Set down, exactly as written, only the lines starting with the one that holds "tool = pieces()" and ending with the one that holds "if empty is".

____

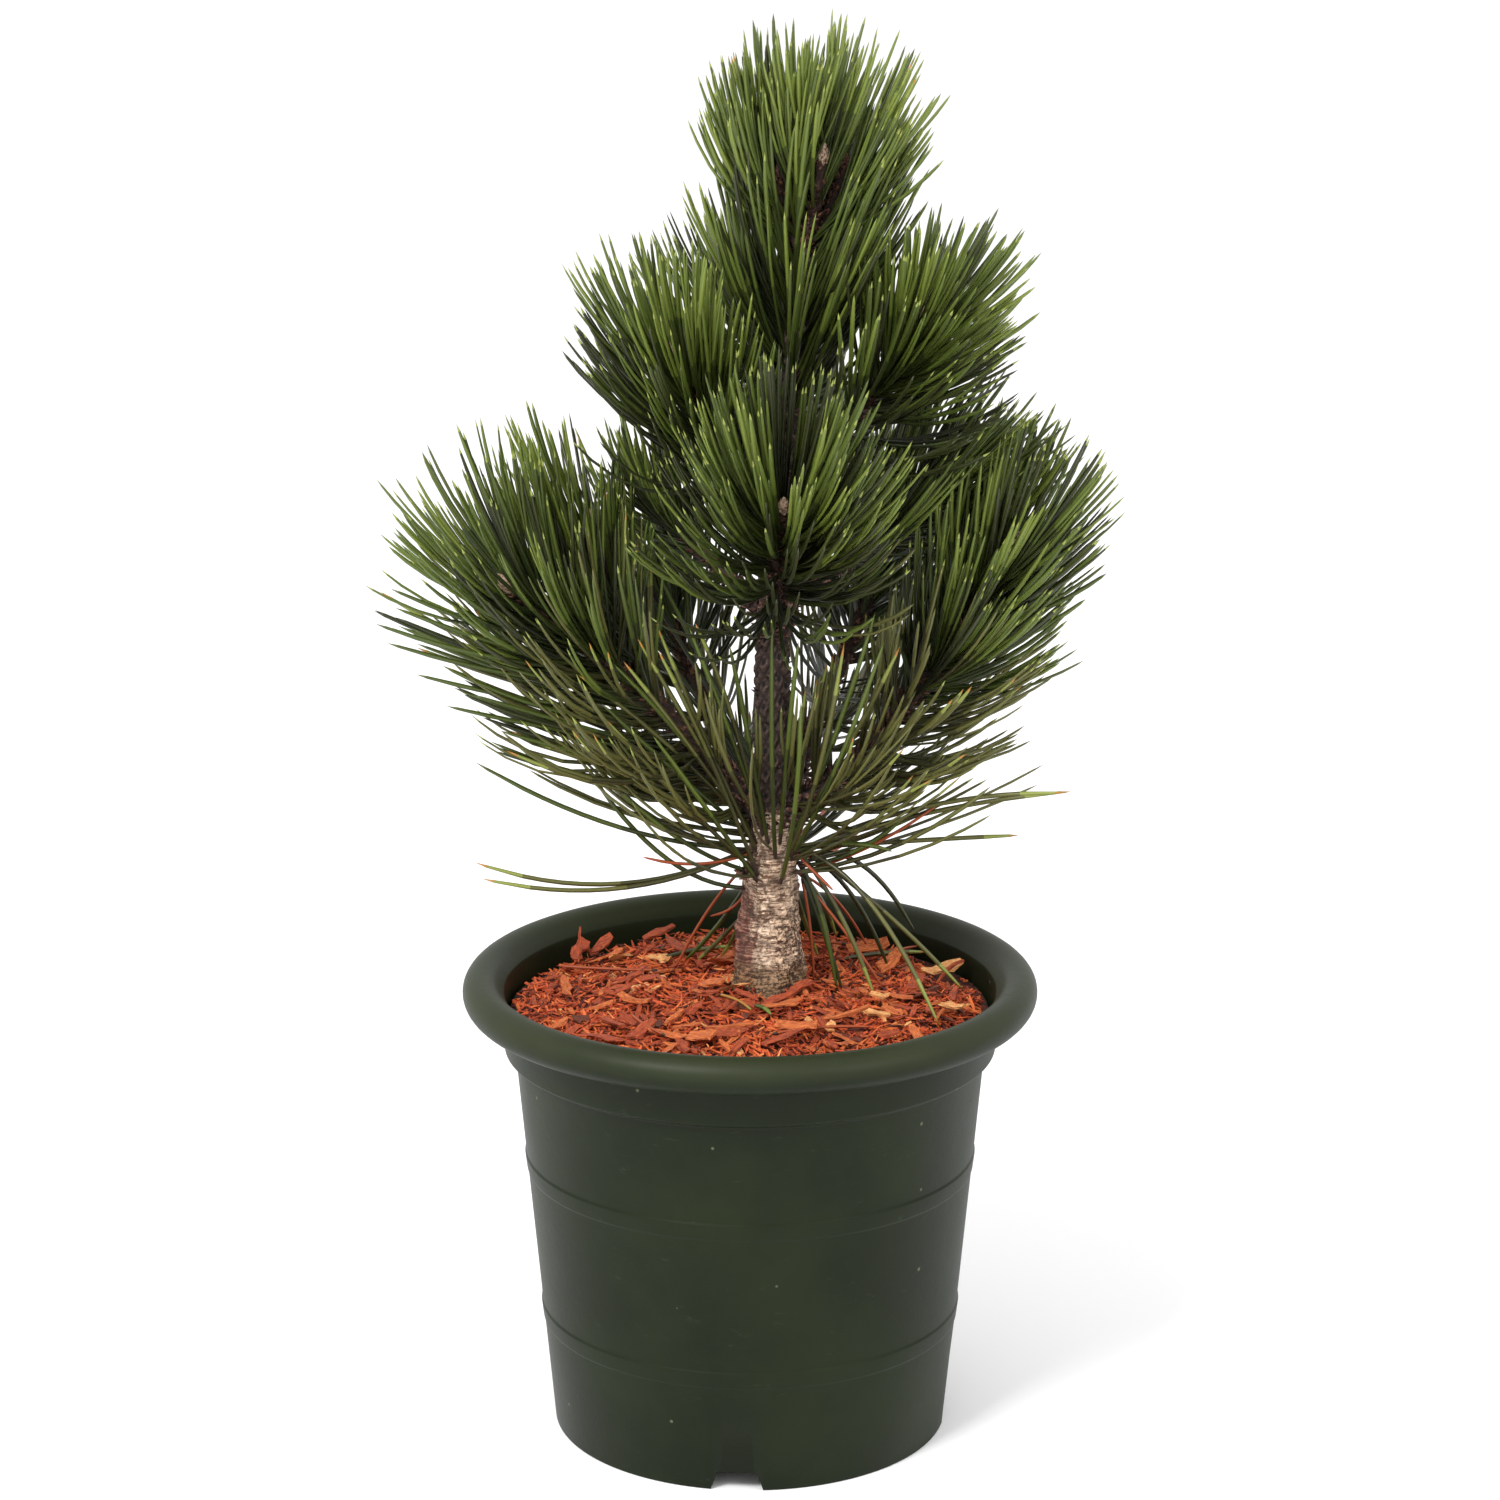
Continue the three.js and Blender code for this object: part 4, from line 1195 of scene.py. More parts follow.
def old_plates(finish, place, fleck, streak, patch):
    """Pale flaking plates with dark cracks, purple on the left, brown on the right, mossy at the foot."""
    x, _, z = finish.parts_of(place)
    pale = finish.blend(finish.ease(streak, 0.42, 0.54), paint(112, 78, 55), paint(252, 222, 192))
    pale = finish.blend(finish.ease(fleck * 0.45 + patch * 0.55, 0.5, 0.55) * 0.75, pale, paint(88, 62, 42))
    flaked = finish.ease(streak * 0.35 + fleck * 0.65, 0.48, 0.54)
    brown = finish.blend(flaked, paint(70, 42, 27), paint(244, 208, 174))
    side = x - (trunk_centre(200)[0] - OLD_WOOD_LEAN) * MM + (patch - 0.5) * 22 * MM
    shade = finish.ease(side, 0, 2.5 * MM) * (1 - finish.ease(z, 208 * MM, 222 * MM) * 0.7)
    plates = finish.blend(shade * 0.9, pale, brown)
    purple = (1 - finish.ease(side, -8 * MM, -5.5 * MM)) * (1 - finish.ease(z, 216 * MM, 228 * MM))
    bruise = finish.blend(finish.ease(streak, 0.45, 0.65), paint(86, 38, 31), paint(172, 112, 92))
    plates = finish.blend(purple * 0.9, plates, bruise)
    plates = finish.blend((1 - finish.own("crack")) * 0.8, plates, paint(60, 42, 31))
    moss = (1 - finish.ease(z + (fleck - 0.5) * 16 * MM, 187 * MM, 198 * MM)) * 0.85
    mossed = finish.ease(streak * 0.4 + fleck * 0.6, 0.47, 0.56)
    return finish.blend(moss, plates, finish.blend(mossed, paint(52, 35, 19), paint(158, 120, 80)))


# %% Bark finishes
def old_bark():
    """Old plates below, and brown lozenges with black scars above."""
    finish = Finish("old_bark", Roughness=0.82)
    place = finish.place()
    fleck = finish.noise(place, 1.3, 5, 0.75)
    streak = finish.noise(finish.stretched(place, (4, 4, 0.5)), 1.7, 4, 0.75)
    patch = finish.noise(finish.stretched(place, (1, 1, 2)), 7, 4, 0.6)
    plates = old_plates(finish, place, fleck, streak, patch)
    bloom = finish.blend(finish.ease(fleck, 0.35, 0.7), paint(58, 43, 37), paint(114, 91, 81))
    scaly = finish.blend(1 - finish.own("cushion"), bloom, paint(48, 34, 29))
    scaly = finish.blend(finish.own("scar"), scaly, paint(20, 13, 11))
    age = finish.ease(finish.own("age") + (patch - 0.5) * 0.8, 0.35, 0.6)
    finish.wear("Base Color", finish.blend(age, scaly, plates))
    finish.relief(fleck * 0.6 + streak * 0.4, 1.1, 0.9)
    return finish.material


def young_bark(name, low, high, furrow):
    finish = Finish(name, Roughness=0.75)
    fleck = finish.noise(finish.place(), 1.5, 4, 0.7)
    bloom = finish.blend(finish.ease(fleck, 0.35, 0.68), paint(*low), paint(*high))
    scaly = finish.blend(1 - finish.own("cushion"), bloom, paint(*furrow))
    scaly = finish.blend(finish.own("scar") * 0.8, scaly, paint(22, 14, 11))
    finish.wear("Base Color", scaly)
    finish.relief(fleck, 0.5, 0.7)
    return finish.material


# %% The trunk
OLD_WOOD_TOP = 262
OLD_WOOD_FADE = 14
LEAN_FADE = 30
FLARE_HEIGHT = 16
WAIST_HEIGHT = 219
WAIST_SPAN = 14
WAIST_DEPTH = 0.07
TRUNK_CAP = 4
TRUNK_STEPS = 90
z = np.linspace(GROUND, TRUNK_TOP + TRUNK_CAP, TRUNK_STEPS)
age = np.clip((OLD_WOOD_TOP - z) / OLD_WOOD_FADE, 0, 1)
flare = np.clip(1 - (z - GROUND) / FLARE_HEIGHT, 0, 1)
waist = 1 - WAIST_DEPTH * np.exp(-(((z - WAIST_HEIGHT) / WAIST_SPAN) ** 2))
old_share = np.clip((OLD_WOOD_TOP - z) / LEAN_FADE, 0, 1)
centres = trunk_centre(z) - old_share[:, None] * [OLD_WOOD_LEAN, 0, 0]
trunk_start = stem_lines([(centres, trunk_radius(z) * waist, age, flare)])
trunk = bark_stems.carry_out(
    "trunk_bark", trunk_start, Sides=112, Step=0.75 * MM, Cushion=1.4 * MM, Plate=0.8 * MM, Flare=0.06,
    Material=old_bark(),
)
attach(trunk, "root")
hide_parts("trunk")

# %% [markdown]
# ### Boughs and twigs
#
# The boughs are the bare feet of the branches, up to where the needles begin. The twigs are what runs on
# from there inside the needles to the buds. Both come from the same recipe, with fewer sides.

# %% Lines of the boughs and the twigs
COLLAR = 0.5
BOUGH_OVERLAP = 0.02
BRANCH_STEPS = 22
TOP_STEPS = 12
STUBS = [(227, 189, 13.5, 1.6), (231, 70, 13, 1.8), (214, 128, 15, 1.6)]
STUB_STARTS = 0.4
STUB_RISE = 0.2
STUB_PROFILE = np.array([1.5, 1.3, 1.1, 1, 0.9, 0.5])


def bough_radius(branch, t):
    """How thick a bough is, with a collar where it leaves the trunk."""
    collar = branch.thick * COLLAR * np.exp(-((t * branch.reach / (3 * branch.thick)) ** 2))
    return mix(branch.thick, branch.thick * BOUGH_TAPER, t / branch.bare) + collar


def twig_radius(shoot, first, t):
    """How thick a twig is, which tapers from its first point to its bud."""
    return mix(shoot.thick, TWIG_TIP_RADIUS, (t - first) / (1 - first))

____

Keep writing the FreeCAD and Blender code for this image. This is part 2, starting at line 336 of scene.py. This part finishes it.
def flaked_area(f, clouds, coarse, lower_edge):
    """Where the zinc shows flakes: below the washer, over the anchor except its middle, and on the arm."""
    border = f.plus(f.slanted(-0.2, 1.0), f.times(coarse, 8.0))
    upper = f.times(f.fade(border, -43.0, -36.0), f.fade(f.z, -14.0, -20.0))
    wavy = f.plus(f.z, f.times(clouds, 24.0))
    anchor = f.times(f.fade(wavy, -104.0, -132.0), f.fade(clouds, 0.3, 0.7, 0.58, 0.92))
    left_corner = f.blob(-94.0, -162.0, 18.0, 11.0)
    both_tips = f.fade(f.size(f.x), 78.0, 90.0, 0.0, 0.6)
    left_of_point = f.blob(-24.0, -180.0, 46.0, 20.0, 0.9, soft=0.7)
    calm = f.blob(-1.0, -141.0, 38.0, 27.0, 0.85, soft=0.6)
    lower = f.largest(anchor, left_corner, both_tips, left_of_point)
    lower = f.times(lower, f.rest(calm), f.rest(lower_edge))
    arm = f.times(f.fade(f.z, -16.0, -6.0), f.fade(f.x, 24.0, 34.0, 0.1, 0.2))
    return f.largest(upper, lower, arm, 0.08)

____

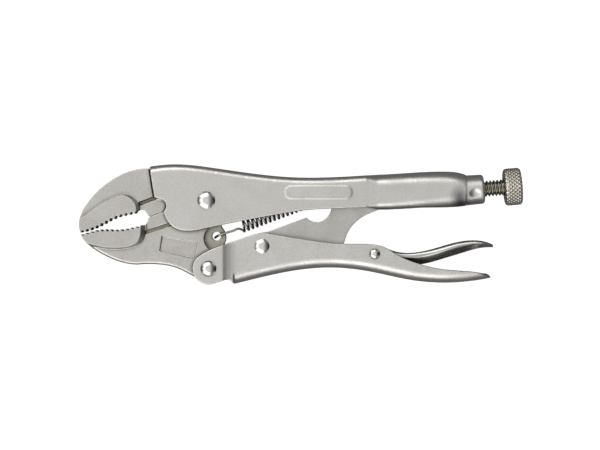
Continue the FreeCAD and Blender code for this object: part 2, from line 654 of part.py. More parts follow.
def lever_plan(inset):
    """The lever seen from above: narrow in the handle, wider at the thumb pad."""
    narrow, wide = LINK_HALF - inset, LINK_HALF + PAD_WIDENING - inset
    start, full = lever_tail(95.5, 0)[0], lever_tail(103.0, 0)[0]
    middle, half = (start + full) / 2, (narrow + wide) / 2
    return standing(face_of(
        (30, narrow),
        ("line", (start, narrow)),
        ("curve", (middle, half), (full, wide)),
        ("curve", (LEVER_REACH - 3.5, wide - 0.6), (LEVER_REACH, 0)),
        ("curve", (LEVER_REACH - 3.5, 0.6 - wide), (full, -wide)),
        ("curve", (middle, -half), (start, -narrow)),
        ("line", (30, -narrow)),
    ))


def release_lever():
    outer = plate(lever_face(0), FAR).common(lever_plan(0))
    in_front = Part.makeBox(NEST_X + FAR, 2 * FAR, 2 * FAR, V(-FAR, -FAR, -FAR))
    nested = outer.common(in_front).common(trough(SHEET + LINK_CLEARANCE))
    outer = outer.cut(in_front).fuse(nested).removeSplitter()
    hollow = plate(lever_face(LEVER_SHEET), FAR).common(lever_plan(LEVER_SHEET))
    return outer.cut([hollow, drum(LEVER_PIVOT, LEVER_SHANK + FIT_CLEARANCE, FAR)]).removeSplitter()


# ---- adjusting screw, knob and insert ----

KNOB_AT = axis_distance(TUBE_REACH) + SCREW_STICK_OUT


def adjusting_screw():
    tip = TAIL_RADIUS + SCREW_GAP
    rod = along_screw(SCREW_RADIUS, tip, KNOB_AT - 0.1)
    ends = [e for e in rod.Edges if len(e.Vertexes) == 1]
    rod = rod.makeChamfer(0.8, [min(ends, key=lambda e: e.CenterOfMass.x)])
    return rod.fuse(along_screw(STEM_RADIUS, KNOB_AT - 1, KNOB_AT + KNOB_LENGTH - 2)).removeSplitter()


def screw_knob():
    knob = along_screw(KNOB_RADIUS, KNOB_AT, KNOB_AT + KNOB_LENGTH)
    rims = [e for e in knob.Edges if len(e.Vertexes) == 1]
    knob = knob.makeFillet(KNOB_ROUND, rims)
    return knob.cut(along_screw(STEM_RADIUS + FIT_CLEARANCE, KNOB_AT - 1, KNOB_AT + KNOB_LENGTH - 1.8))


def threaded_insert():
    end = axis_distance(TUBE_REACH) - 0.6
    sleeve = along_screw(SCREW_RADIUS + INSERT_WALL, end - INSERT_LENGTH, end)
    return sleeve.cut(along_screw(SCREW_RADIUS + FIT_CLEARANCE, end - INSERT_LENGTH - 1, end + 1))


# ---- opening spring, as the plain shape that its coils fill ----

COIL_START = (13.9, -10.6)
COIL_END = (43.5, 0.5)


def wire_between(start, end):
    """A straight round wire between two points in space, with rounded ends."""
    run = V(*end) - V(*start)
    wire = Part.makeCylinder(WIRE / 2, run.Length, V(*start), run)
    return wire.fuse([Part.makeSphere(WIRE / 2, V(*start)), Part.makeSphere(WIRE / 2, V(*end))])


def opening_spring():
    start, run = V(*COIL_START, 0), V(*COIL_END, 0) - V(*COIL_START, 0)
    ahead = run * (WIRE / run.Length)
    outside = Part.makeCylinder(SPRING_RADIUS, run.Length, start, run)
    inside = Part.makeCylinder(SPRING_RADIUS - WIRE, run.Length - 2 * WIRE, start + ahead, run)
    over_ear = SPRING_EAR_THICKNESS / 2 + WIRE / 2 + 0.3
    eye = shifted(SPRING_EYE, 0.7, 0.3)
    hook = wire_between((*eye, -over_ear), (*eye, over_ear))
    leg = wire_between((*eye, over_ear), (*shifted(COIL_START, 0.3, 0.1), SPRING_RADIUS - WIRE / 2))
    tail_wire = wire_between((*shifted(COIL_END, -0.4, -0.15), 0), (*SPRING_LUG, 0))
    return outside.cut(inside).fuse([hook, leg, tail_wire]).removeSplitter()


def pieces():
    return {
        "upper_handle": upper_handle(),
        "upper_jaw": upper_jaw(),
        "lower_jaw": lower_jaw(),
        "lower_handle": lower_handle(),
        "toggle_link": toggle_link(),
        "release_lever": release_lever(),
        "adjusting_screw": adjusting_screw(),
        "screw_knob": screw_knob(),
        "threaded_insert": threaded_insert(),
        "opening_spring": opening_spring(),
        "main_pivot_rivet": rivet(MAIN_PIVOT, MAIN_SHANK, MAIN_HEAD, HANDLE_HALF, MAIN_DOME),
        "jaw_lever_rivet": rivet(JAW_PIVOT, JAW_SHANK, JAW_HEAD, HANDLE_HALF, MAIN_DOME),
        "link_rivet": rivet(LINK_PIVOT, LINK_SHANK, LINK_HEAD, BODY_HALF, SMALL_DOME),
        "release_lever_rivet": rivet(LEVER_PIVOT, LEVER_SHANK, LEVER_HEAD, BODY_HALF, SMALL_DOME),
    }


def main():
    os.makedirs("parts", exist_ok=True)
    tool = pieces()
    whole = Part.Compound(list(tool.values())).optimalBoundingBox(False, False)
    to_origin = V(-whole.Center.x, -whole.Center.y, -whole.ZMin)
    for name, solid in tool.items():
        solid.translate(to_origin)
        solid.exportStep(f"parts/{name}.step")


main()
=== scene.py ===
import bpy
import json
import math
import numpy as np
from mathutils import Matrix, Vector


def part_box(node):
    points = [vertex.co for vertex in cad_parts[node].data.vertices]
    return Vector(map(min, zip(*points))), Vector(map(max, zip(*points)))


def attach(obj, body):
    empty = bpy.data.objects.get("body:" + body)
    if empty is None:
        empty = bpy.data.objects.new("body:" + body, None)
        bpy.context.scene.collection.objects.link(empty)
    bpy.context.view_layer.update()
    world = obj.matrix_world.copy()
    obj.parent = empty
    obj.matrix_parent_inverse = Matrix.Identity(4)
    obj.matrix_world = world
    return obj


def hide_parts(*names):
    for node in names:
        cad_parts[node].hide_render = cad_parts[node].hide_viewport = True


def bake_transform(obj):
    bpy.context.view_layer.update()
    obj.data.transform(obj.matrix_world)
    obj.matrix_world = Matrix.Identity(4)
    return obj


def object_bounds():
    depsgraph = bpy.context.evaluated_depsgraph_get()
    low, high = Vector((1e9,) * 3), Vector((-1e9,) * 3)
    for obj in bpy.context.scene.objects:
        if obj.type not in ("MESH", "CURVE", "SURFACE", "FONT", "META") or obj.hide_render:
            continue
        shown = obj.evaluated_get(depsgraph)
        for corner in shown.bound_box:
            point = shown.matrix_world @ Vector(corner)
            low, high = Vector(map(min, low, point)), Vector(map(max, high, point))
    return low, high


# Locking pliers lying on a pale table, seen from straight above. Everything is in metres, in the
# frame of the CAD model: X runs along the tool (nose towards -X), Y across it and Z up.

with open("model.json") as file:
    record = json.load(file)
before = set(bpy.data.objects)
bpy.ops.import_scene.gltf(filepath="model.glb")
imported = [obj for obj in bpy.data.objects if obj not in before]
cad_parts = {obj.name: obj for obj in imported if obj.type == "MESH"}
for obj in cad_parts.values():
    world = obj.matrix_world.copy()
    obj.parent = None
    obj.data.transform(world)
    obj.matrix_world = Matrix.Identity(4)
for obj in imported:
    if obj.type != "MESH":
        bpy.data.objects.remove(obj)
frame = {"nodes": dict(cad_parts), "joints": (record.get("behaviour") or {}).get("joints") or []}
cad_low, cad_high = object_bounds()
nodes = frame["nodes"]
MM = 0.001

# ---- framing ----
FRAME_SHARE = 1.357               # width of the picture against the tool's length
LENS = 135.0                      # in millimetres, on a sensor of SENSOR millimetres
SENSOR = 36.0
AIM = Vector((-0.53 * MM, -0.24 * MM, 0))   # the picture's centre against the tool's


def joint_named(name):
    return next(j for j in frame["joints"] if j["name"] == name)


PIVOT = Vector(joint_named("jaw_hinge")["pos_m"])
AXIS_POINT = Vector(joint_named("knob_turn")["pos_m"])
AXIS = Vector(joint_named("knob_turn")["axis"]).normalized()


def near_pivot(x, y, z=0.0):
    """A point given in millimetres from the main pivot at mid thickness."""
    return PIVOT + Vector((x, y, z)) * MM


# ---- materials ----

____

WRITTEN ANSWER →
    tool = pieces()
    whole = Part.Compound(list(tool.values())).optimalBoundingBox(False, False)
    to_origin = V(-whole.Center.x, -whole.Center.y, -whole.ZMin)
    for name, solid in tool.items():
        solid.translate(to_origin)
        solid.exportStep(f"parts/{name}.step")


main()
=== scene.py ===
import bpy
import json
import math
import numpy as np
from mathutils import Matrix, Vector


def part_box(node):
    points = [vertex.co for vertex in cad_parts[node].data.vertices]
    return Vector(map(min, zip(*points))), Vector(map(max, zip(*points)))


def attach(obj, body):
    empty = bpy.data.objects.get("body:" + body)
    if empty is None:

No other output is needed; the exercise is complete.